The noise around the swimming hole was almost as loud as Coach’s screaming. During the commotion, Turo jumped in. I stayed on the rock, trying, but failing to grab hold of Glenn’s arm. Turo disappeared into the turbulent water for what was probably only fifteen seconds or so but seemed longer than one of Mr. T’s English classes.  His arms still flailing, Glenn drifted closer to the rock, and his head popped above the water. My reflexes were too slow for me to catch his arm, and his hair was just too short. In desperation, still having not seen Turo come up, with my right hand, I clinched Glenn’s ear! Holding on for dear life (not sure whose), it must have been enough to keep him safe until the others could get out of the water and help pull him up.

Pete Thill, Glenn Hull, Glenn Schwartz
Hearing Hurd tell the story decades later, one would think he thought he was the hero. I mean, he said he jumped in, but Glenn grabbed him and was pulling him under. With considerable effort he managed to break free from Glenn’s grasp. He sunk down, and standing on the bottom, he  grabbed Glenn’s legs and started pushing him up and toward the rock. All I remember is my hand clutching Glenn’s ear…and then singing Boney Maroney in the back of Mr. T's pickup the next afternoon. Everything in the middle is gone. But, I can still see Glenn’s face while we were singing. When he was being goofy, we all had a lot of fun!

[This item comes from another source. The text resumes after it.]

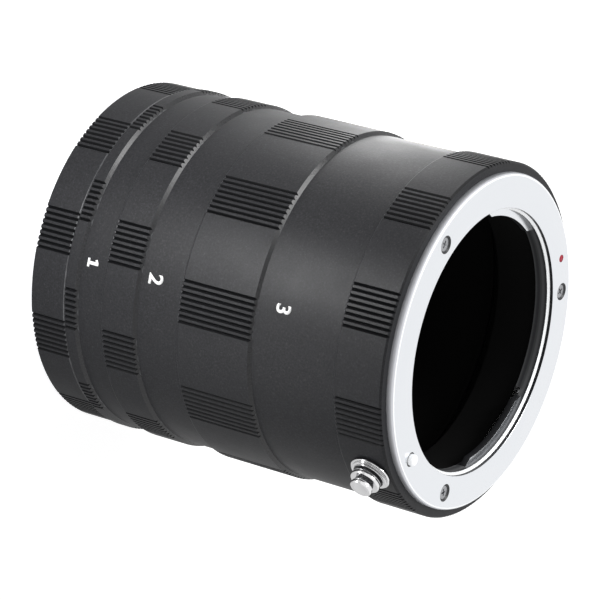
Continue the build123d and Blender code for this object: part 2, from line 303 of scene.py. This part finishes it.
def black_anodising(name, specular, roughness):
    """Blasted and anodised aluminium: a fine even grain with paler wear specks."""
    material = plain_material(name, (0.012, 0.012, 0.013), roughness, specular=specular)
    place = object_place(material)
    cloud = noise(material, place, 160, 3.0, 0.6)
    grain = noise(material, place, 3600, 2.0, 0.6)
    blast = noise(material, place, 1900, 3.0, 0.6)
    dark, mid, pale = (0.012, 0.0122, 0.0138), (0.02, 0.0204, 0.0228), (0.04, 0.041, 0.045)
    speckle = shades(material, grain, (0.35, dark), (0.62, mid), (0.8, pale))
    into(material, speckle, "Base Color")
    uneven_gloss(material, cloud, roughness - 0.03, roughness + 0.03)
    relief = bump(material, grain, 0.35, 0.03)
    into(material, bump(material, blast, 0.25, 0.05, relief), "Normal")
    return material


def shaded_groove_anodising():
    """The anodising on the walls of the knurling, painted darker as shade in the grooves."""
    material = plain_material("groove_painted_shade", (0.007, 0.0072, 0.008), 0.5, specular=0.08)
    place = object_place(material)
    grainy(material, noise(material, place, 3600, 2.0, 0.6), 0.35, 0.03)
    return material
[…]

Forty-five years later, at our 40th class reunion in the Log Cabin, Hurd and I were joking with Glenn about the rescue. He said he did remember the event, and in his goofy way said, "Yeah, and I haven't been swimming since!"

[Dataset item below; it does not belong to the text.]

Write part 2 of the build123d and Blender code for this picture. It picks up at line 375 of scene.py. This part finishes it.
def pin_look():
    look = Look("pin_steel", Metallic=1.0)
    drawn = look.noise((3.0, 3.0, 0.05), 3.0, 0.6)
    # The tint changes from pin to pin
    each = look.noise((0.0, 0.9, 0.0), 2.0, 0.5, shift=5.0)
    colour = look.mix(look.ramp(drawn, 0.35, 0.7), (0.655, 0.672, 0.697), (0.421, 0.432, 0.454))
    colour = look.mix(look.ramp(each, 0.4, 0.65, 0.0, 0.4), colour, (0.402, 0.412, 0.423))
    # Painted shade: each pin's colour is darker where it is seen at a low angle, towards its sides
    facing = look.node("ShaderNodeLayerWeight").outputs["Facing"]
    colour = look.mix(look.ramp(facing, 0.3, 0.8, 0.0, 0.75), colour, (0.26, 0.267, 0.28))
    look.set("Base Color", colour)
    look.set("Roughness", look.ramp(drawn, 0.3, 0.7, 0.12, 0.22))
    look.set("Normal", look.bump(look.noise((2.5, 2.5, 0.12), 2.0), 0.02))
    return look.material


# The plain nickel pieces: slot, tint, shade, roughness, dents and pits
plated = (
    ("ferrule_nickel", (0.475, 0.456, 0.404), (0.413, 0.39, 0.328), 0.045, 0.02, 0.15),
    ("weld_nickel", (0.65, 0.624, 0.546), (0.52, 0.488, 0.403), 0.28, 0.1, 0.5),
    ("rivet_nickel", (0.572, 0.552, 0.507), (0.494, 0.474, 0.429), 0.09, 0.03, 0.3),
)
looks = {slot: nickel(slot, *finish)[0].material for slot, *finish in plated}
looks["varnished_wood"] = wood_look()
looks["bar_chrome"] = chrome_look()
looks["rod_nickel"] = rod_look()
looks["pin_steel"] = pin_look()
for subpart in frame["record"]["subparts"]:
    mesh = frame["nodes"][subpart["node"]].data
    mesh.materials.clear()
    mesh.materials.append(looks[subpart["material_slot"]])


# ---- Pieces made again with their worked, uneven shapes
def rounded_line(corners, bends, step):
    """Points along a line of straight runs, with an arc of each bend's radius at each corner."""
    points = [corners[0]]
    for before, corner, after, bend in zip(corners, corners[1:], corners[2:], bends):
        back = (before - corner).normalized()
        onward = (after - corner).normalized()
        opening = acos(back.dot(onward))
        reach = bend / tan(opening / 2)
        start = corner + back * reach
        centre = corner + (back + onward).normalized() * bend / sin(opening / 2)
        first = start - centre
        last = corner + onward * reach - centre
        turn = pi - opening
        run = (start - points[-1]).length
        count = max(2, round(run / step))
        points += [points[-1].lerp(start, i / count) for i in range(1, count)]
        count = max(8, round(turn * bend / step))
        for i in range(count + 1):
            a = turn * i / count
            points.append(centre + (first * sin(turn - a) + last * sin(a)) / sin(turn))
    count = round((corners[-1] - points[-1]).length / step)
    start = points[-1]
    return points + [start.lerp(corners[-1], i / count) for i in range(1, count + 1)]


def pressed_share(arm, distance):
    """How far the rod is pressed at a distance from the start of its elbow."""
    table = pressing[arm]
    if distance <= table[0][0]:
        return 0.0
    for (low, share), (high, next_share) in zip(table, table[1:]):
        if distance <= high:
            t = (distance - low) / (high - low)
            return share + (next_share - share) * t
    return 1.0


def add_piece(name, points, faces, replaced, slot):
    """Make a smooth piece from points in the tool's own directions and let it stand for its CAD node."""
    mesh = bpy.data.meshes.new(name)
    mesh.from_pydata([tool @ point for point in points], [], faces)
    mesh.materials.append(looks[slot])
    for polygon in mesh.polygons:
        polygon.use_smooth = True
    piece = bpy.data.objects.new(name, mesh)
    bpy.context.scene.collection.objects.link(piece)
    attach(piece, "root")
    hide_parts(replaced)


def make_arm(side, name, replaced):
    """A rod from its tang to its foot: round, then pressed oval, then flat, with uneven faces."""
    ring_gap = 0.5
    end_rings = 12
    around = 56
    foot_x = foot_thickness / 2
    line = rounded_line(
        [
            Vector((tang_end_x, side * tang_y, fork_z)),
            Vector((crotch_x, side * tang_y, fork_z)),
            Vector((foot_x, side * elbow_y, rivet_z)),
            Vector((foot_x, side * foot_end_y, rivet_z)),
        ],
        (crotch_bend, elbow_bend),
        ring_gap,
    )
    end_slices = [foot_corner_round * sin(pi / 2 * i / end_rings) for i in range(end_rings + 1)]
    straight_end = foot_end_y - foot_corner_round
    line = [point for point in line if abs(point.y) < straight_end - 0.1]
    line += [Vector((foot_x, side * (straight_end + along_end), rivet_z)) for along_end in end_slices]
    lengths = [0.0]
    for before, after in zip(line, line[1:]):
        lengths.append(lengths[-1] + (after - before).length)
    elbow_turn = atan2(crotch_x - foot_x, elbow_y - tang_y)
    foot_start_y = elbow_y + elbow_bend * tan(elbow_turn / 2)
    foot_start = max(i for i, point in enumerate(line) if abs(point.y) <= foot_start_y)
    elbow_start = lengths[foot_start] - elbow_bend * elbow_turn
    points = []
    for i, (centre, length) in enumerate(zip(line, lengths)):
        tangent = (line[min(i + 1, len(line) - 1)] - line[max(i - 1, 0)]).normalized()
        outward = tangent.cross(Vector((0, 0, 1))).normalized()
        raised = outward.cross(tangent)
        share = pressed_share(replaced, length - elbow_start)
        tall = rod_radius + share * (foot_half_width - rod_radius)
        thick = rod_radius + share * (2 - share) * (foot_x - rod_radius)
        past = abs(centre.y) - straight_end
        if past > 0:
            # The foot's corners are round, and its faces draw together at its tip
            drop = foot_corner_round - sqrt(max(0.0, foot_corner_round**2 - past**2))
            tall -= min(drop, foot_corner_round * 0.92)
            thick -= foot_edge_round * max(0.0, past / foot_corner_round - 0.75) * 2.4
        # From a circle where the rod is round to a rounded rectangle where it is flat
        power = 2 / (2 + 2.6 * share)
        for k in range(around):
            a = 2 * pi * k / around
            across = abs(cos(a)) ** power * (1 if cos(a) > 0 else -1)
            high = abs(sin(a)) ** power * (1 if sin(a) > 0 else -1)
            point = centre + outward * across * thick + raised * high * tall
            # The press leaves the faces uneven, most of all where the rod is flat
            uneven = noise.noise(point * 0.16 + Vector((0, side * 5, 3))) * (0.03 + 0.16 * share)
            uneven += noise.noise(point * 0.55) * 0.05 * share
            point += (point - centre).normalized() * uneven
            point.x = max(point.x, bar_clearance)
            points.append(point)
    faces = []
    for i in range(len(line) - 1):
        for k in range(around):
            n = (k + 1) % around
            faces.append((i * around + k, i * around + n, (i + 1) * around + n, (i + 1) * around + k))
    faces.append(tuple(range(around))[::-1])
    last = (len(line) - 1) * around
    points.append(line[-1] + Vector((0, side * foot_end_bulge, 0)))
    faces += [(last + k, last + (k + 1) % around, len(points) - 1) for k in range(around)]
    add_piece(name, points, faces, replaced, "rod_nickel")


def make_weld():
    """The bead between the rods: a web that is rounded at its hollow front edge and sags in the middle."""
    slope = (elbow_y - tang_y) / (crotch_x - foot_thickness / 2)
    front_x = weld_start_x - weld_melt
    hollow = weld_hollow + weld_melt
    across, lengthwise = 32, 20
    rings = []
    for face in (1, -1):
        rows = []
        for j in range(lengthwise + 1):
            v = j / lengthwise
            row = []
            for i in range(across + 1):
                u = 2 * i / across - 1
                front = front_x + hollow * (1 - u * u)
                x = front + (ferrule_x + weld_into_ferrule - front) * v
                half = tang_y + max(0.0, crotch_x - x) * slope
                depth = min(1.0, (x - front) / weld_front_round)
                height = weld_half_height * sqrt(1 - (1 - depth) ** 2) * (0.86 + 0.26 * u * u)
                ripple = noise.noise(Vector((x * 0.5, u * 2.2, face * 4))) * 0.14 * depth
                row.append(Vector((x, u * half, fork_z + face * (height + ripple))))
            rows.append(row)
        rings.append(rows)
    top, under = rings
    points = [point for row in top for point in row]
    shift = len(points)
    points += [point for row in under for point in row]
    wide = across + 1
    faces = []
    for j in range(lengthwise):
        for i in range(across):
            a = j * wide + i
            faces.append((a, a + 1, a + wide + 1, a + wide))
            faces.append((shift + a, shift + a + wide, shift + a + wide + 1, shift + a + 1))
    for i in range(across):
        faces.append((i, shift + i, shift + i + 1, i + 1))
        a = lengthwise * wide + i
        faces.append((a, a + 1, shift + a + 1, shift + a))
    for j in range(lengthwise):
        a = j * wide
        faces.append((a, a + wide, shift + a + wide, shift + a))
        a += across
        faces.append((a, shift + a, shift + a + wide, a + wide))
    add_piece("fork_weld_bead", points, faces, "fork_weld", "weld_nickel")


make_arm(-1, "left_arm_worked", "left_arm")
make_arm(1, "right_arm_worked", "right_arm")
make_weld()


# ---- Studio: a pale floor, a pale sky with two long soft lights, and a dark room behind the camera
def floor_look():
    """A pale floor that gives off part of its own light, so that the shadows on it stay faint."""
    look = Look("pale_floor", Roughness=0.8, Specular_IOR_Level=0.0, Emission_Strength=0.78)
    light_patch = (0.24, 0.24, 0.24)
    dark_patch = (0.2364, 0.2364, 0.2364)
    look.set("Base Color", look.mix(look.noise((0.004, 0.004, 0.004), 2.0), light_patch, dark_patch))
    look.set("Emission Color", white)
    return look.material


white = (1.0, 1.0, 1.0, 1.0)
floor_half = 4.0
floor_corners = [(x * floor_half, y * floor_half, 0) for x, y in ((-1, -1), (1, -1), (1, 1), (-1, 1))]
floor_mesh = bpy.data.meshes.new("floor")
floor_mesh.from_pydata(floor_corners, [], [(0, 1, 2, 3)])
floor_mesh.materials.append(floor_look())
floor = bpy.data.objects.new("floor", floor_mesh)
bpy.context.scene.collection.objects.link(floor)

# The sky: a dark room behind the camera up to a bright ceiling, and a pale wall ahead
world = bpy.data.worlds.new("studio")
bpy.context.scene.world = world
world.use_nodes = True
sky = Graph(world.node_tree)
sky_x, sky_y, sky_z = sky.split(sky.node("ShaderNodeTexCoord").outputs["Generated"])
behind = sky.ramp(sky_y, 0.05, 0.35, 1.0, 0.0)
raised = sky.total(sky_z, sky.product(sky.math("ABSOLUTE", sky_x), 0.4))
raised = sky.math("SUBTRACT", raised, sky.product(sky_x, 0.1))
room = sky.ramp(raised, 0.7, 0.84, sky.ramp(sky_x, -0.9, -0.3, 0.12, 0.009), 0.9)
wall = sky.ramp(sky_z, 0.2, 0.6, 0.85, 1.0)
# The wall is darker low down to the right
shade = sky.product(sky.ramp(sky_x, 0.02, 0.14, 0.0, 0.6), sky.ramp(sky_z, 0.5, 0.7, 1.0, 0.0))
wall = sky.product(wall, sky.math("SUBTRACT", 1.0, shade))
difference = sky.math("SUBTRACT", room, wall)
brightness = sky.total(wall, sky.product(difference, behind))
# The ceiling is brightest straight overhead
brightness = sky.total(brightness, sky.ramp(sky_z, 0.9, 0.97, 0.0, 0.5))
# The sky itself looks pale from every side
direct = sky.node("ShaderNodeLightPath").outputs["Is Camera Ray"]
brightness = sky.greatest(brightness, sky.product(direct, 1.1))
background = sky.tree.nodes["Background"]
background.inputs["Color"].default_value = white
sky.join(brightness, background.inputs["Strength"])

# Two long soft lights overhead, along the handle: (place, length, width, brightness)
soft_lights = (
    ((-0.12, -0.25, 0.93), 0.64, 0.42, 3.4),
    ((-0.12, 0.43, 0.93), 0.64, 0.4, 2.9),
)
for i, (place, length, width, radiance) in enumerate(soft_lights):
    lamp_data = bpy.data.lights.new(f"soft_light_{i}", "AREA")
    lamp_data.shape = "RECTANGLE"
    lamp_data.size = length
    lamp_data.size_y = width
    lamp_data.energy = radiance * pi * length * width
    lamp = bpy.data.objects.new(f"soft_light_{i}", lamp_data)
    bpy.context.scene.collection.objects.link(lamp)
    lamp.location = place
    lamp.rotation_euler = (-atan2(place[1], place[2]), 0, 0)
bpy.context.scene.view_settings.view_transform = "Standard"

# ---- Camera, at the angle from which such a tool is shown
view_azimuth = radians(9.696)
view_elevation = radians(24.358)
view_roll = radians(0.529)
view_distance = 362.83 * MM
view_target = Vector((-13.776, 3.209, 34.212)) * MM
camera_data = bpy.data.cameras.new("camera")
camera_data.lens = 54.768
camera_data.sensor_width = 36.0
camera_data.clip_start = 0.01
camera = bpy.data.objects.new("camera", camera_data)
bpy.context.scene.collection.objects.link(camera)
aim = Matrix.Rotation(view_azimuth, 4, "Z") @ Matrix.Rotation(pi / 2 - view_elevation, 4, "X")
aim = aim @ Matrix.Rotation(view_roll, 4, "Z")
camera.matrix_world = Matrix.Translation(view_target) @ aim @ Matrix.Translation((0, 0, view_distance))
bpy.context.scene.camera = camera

A few years ago, during a reunion as several of us gathered around a fire to reminisce, in the clear night air at River’s Edge RV Park in Clio, under the canopy of his trailer, Hurd said there was one casualty that fateful weekend. As he told it, a few hours after his daring rescue, we were all laying around the campfire in our sleeping bags when a lizard scampered toward the fire, jumped in, and was burned to a crisp. Sadly, that image did not stick in my memory. If my brain had been able to retain three images instead of two, definitely I would have wanted the third to be the fire-roasted lizard.